WEI Dawei1,2, ZHANG Guangjie2, LU Xiaoquan3, and QIU Xiaohui2,4   

  1. 1. Tianjin Key Laboratory of Molecular Optoelectronic, Department of Chemistry, School of Science, Tianjin University, Tianjin 300072, P. R. China;
    2. CAS Key Laboratory of Standardization and Measurement for Nanotechnology, CAS Center for Excellence in Nanoscience, National Center for Nanoscience and Technology, Beijing 100190, P. R. China;
    3. Key Laboratory of Bioelectrochemistry &Environmental Analysis of Gansu Province, College of Chemistry &Chemical Engineering, Northwest Normal University, Lanzhou 730070, P. R. China;
    4. University of Chinese Academy of Sciences, Beijing 100049, P. R. China
  • Received:2022-02-10 Revised:2022-03-19 Online:2022-06-01 Published:2022-05-26
  • Contact: ZHANG Guangjie, LU Xiaoquan, QIU Xiaohui E-mail:zhanggj@nanoctr.cn;luxq@nwnu.edu.cn;xhqiu@nanoctr.cn
  • Supported by:
    This work was supported by the Project of the Ministry of Science and Technology of China(No.2017YFA0205000), the National Natural Science Foundation of China(Nos.51802053, 21790353, 21721002) and the Strategic Priority Research Program of Chinese Academy of Sciences(No.XDB36000000).
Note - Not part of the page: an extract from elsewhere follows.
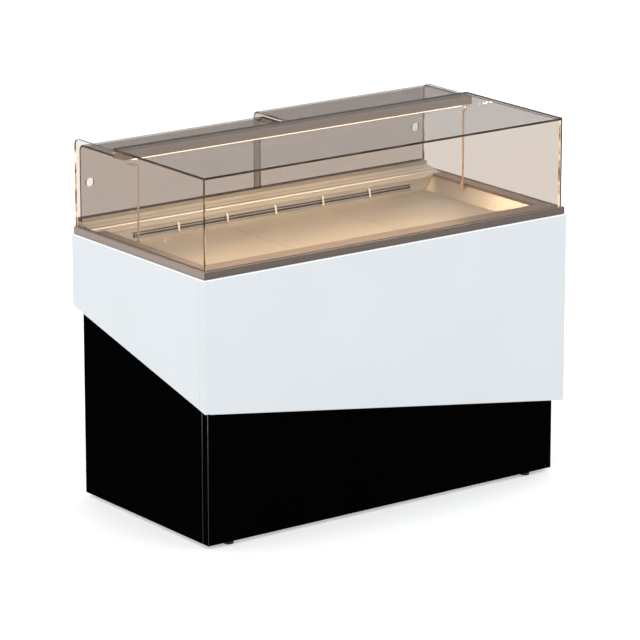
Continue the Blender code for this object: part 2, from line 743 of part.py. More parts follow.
def build_posts():
    """Slim posts that stand on the sloping end walls and turn in under the light bar."""
    slope = math.atan2(TUB_TOP - DECK_TOP, WELL_HALF_L - DECK_HALF_L)
    for end, side in (("left", -1), ("right", 1)):
        foot_z = 0.870
        elbow_z = 1.150
        route = [(side * POST_X, POST_Y, foot_z), (side * POST_X, POST_Y, elbow_z),
                 (side * 0.680, 0.110, elbow_z), (side * 0.680, 0.110, BAR_BOTTOM - FIT)]
        post = tube_mesh(f"{end}_post", bent_path(route, 0.007, 3), POST_RADIUS, STEEL)
        collar = cylinder(f"{end}_post_collar", (side * POST_X, POST_Y, foot_z), 0.034, 0.0075,
                          collection=CUTTERS, sides=20)
        join(post, collar)
        bm = bmesh.new()
        add_box(bm, (-0.15, -0.05, -0.10), (0.15, 0.05, FIT * 3))
        anchor = Vector((side * DECK_HALF_L, POST_Y, DECK_TOP))
        turn = Matrix.Rotation(-slope * side, 4, "Y")
        bmesh.ops.transform(bm, verts=bm.verts, matrix=Matrix.Translation(anchor) @ turn)
        cut(post, mesh_object(f"{end}_post_slant", bm, None, CUTTERS))


# ---------------------------------------------------------------- refrigeration
def finned_coil(name, low, high, foot, paint, bend_side, levels):
    """A finned block between two end plates that stand on foot, with return bends on one end."""
    low = Vector(low)
    high = Vector(high)
    coil = box(name, low, high, paint)
    plate = 0.002
    lip = 0.004
    for label, x in (("near", low.x), ("far", high.x)):
        end = box(f"{name}_{label}_plate", (x - plate / 2, low.y - 0.001, foot + FIT),
                  (x + plate / 2, high.y + 0.001, high.z + lip), collection=CUTTERS)
        join(coil, end)
    middle = (low.y + high.y) / 2
    spread = 0.0125
    x = high.x if bend_side > 0 else low.x
    for number, z in enumerate(levels):
        route = [(x - bend_side * 0.004, middle - spread, z), (x + bend_side * 0.018, middle - spread, z),
                 (x + bend_side * 0.018, middle + spread, z), (x - bend_side * 0.004, middle + spread, z)]
        loop = tube_mesh(f"{name}_bend_{number}", bent_path(route, 0.0115, 3), 0.0045, None,
                         resolution=1, collection=CUTTERS)
        join(coil, loop)


def fan_rotor(name, centre, radius, hub_radius, low_y, high_y, blades):
    """Hub on the Y axis with pitched blades."""
    x, y, z = centre
    hub = cylinder(name, (x, low_y, z), high_y - low_y, hub_radius, "Y", PLASTIC, sides=16)
    depth = (high_y - low_y) * 0.55
    middle = (low_y + high_y) / 2 - (high_y - low_y) * 0.12
    bm = bmesh.new()
    for number in range(blades):
        blade = bmesh.new()
        add_box(blade, (-0.30 * radius, -0.0009, hub_radius * 0.7), (0.30 * radius, 0.0009, radius))
        pitch = Matrix.Rotation(math.asin(min(0.9, depth / (0.62 * radius))), 4, "Z")
        spin = Matrix.Rotation(2 * math.pi * number / blades, 4, "Y")
        place = Matrix.Translation((x, middle, z)) @ spin @ pitch
        bmesh.ops.transform(blade, verts=blade.verts, matrix=place)
        mesh = bpy.data.meshes.new("blade")
        blade.to_mesh(mesh)
        blade.free()
        bm.from_mesh(mesh)
        bpy.data.meshes.remove(mesh)
    join(hub, mesh_object(name + "_blades", bm, None, CUTTERS))
    return origin_at(hub, (x, y, z))


def build_evaporator():
    finned_coil("evaporator_coil", EVAPORATOR_LOW, EVAPORATOR_HIGH, TANK_BOTTOM, ALUMINIUM, -1,
                (0.68, 0.72, 0.76))
    plate = box("evaporator_fan_plate", (EVAPORATOR_LOW[0], FAN_PLATE_Y, TANK_BOTTOM + FIT),
                (EVAPORATOR_HIGH[0], FAN_PLATE_Y + 0.002, 0.810), STEEL)
    for end, x in (("left", FAN_LEFT_X), ("right", FAN_RIGHT_X)):
        mouth = cylinder(f"fan_mouth_{end}", (x, 0.05, FAN_Z), 0.05, 0.062, "Y",
                         collection=CUTTERS, sides=28)
        cut(plate, mouth)
        near = FAN_PLATE_Y + 0.002 + FIT
        motor = cylinder(f"evaporator_fan_motor_{end}", (x, 0.118, FAN_Z), 0.034, 0.026, "Y",
                         PLASTIC, sides=20)
        strap = [(x - 0.078, near), (x - 0.066, near), (x - 0.066, near + 0.002),
                 (x - 0.074, near + 0.002), (x - 0.074, 0.124), (x + 0.074, 0.124),
                 (x + 0.074, near + 0.002), (x + 0.066, near + 0.002), (x + 0.066, near),
                 (x + 0.078, near), (x + 0.078, 0.127), (x - 0.078, 0.127)]
        bracket = outline(f"fan_strap_{end}", strap, "Z", FAN_Z - 0.008, FAN_Z + 0.008,
                          collection=CUTTERS)
        join(motor, bracket)
        fan_rotor(f"evaporator_fan_rotor_{end}", (x, 0.095, FAN_Z), 0.056, 0.018, 0.080, 0.1175, 5)


def build_condenser():
    finned_coil("condenser_coil", COIL_LOW, COIL_HIGH, FRAME_FLOOR, ALUMINIUM, 1,
                (0.11, 0.17, 0.23, 0.29, 0.35))
    low = FRAME_FLOOR + FIT
    left, right, top = COIL_LOW[0], COIL_HIGH[0], COIL_HIGH[2]
    shroud = box("condenser_shroud", (left, 0.2300, low), (right, 0.2325, top), ZINC)
    collar = cylinder("shroud_collar", (COOLING_X, 0.2080, COOLING_Z), 0.0235, 0.1345, "Y",
                      collection=CUTTERS, sides=36)
    mouth = cylinder("shroud_mouth", (COOLING_X, 0.1900, COOLING_Z), 0.060, 0.1320, "Y",
                     collection=CUTTERS, sides=36)
    flanges = boxes("shroud_flanges", [((left, 0.2315, low), (left + 0.002, 0.2600, top)),
                                       ((right - 0.002, 0.2315, low), (right, 0.2600, top))])
    join(shroud, collar, flanges)
    cut(shroud, mouth)
    x = COOLING_X
    motor = cylinder("condenser_fan_motor", (x, 0.120, COOLING_Z), 0.060, 0.038, "Y", PLASTIC, sides=24)
    stand = boxes("motor_stand", [((x - 0.006, 0.140, 0.030), (x + 0.006, 0.160, COOLING_Z))])
    sole = boxes("motor_sole", [((x - 0.040, 0.125, low), (x + 0.040, 0.175, 0.032))])
    join(motor, stand, sole)
    fan_rotor("condenser_fan_rotor", (x, 0.205, COOLING_Z), 0.125, 0.030, 0.1806, 0.2280, 5)


def build_compressor():
    bottom = 0.050
    profile = [(0.0, 0.190), (0.030, 0.188), (0.058, 0.178), (0.076, 0.160), (0.082, 0.135),
               (0.082, 0.098), (0.086, 0.096), (0.086, 0.088), (0.082, 0.086), (0.080, 0.040),
               (0.066, 0.014), (0.040, 0.0), (0.0, 0.0)]
    shell = turned("compressor", profile, (COMPRESSOR_X, COMPRESSOR_Y, bottom), "Z", BLACK, steps=28)
    x, y = COMPRESSOR_X, COMPRESSOR_Y
    legs = boxes("compressor_legs", [((x - 0.100, y - 0.070, 0.046), (x + 0.100, y + 0.070, 0.052))])
    foot = 0.010
    mounts = []
    for mount_x in (x - 0.085, x + 0.085):
        for mount_y in (y - 0.055, y + 0.055):
            mounts.append(((mount_x - foot, mount_y - foot, FRAME_FLOOR + FIT),
                           (mount_x + foot, mount_y + foot, 0.048)))
    terminal = boxes("compressor_terminal", [((x + 0.060, y - 0.035, 0.120),
                                              (x + 0.108, y + 0.035, 0.185))])
    suction = cylinder("compressor_suction_stub", (x - 0.100, y, 0.180), 0.040, 0.0080, "X",
                       collection=CUTTERS, sides=12)
    discharge = cylinder("compressor_discharge_stub", (x - 0.098, y + 0.030, 0.120), 0.040, 0.0050,
                         "X", collection=CUTTERS, sides=12)
    join(shell, legs, boxes("compressor_mounts", mounts), terminal, suction, discharge)


def build_pipes():
    sx, sy = SUCTION_HOLE
    lx, ly = LIQUID_HOLE
    start = EVAPORATOR_HIGH[0] + 0.001 + FIT
    stub = COMPRESSOR_X - 0.100 - FIT
    y = COMPRESSOR_Y
    suction = [(start, 0.030, 0.760), (sx, 0.030, 0.760), (sx, sy, 0.700), (sx, sy, 0.470),
               (stub - 0.030, y, 0.440), (stub - 0.030, y, 0.180), (stub, y, 0.180)]
    tube("suction_pipe", bent_path(suction, 0.022), 0.0070, COPPER)
    stub = COMPRESSOR_X - 0.098 - FIT
    y = COMPRESSOR_Y + 0.030
    face = COIL_LOW[0] - 0.001 - FIT
    discharge = [(stub, y, 0.120), (stub - 0.060, y, 0.120), (stub - 0.060, y, 0.360),
                 (0.060, 0.287, 0.360), (face, 0.287, 0.360)]
    tube("discharge_pipe", bent_path(discharge, 0.014), 0.0040, COPPER)
    drier = [(0.0, 0.075), (0.0045, 0.074), (0.0045, 0.064), (0.014, 0.052), (0.014, -0.052),
             (0.0045, -0.064), (0.0045, -0.074), (0.0, -0.075)]
    x, y = DRIER_PLACE
    shell = turned("filter_drier", drier, (x, y, 0.220), "Z", None, steps=16, collection=CUTTERS)
    tail = [(COIL_HIGH[0] + 0.001 + FIT, 0.272, 0.090), (x, 0.272, 0.090), (x, y, 0.110), (x, y, 0.150)]
    tail = tube_mesh("drier_tail", bent_path(tail, 0.012, 3), 0.0035, None, collection=CUTTERS)
    liquid = [(x, y, 0.285), (x, y, 0.440), (lx, ly, 0.480), (lx, ly, 0.680), (lx, -0.020, 0.700),
              (start, -0.020, 0.700)]
    join(tube_mesh("liquid_pipe", bent_path(liquid, 0.014), 0.0035, COPPER), shell, tail)
    dx, dy = DRAIN_HOLE
    turned("drain_pipe", [(0.0110, 0.6200), (0.0110, 0.0800), (0.0095, 0.0800), (0.0095, 0.6200)],
           (dx, dy, 0.0), "Z", GREY_PLASTIC, steps=16, closed=True)


def build_condensate_tray():
    tray = box("condensate_tray", (-0.380, 0.060, FRAME_FLOOR + FIT), (-0.060, 0.290, 0.110),
               GREY_PLASTIC, rounding=0.004, segments=1)
    cut(tray, box("condensate_room", (-0.377, 0.063, 0.0275), (-0.063, 0.287, 0.15),
                  collection=CUTTERS))


# ---------------------------------------------------------------- rear controls
def build_switch(name, x):
    """Rocker in its on position, on a pivot along X."""
    half = 0.0115
    section = [(-0.0040, -0.0080), (0.0030, -half), (0.0012, 0.0), (0.0030, half), (-0.0040, 0.0080)]
    tilt = Matrix.Rotation(SWITCH_TILT, 2)
    points = [tuple(tilt @ Vector(point)) for point in section]
    points = [(SWITCH_PIVOT_Y + y, CONTROL_Z + z) for y, z in points]
    rocker = outline(name, points, "X", x - 0.008, x + 0.008, PLASTIC)
    origin_at(rocker, (x, SWITCH_PIVOT_Y, CONTROL_Z))


def build_controls():
    bezel = box("control_panel", (CONTROL_X - 0.125, REAR_PANEL_Y + FIT, CONTROL_Z - 0.028),
                (CONTROL_X + 0.125, 0.3670, CONTROL_Z + 0.028), GREY_PLASTIC, rounding=0.0015, segments=1)
    switch_places = {"light_switch": CONTROL_X - 0.085, "main_switch": CONTROL_X - 0.055}
    button_places = {"up_button": 0.006, "down_button": -0.010}
    holes = []
    for name, x in switch_places.items():
        holes.append(((x - 0.0085, 0.35, CONTROL_Z - 0.0145), (x + 0.0085, 0.38, CONTROL_Z + 0.0145)))
        build_switch(name, x)
    x = CONTROL_X + 0.085
    for name, dz in button_places.items():
        z = CONTROL_Z + dz + 0.002
        holes.append(((x - 0.0085, 0.35, z - 0.0055), (x + 0.0085, 0.38, z + 0.0055)))
        button = box(name, (x - 0.008, 0.3600, z - 0.005), (x + 0.008, 0.3690, z + 0.005), PLASTIC,
                     rounding=0.001, segments=1)
        origin_at(button, (x, 0.3645, z))
    cut(bezel, boxes("control_holes", holes))
    screen = box("screen_recess", (CONTROL_X - 0.030, 0.3655, CONTROL_Z - 0.014),
                 (CONTROL_X + 0.060, 0.38, CONTROL_Z + 0.014), collection=CUTTERS)
    cut(bezel, screen)
    ring = [(0.0080, 0.0125), (0.0115, 0.0110), (0.0120, 0.0050), (0.0140, 0.0048), (0.0140, 0.0003),
            (0.0080, 0.0003), (0.0080, -0.0080), (0.0050, -0.0080), (0.0050, 0.0125)]
    turned("mains_inlet", ring, (-0.600, BASE_REAR, 0.100), "Y", PLASTIC, steps=16, closed=True)


build_chassis()
build_feet()
build_upper_panels()
build_base_panels()
build_rear_grille()
build_tub()
build_rim()
build_ledge()
build_air_duct()
build_trays()
build_canopy()
build_doors()
build_light_bar()
build_posts()
build_evaporator()
build_condenser()
build_compressor()
build_pipes()
build_condensate_tray()
build_controls()
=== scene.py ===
"""Looks of the refrigerated display counter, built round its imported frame. Metres, +Z up."""
import math

import bmesh
import bpy
from mathutils import Matrix, Vector


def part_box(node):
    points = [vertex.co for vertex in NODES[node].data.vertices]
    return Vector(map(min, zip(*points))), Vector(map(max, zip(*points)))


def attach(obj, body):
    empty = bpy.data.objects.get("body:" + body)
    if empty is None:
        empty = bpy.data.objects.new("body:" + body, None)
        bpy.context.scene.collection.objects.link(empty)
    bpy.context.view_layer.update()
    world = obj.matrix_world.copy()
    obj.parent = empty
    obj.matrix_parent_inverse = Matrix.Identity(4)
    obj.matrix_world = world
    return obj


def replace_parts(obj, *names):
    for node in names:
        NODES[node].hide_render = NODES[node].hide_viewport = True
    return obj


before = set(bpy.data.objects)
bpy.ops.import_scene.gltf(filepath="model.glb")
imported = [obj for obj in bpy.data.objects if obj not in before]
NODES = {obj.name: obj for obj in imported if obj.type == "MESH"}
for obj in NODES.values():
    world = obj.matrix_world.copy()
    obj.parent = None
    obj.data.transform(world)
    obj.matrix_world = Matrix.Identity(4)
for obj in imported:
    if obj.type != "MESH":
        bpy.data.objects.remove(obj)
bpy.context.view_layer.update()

# ---------------------------------------------------------------- named sizes and colours
CAMERA_YAW = 36.53           # degrees clockwise from +Y
CAMERA_PITCH = 15.43         # degrees below the horizon
CAMERA_PLACE = (-7.4915, -10.1052, 4.0287)
CAMERA_LENS = 225.84

WARM = (1.0, 0.82, 0.57)     # the strip light in the canopy
NEUTRAL = (1.0, 0.985, 0.97)
FLOOR_REACH = 40.0
FLOOR_DROP = 0.0005          # keeps the floor off the undersides of the feet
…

Abstract: How water layer adsorbed on solid surface under ambient conditions affects the interfacial friction is a fundamental question for understanding the friction and lubrication phenomena in practical system. We investigate the formation of ice-like(IL) water layers on the hydrophobic surface of graphite with partially covered MoO3 nanoflakes(NFs) using atomic force microscopy(AFM) based techniques. The IL water layers are found surrounding the MoO3 NFs and also intercalated at the MoO3/graphite interface, as proved by thickness measurements as well as local adhesion force and surface potential mappings. AFM manipulations carried out on MoO3 NFs on graphite show that the presence of the IL water layers increases the frictional resistance of the interface. Comparing the results on continuous and discontinuous IL water layers, we can identify the different sliding interfaces in the two scenarios. The increased friction for MoO3 NFs sliding on graphite with an intercalated water layer is attributed to the energy dissipation originated from the metastable nature of the IL layers.

Key words: Friction, Ice-like water, MoO3, Graphite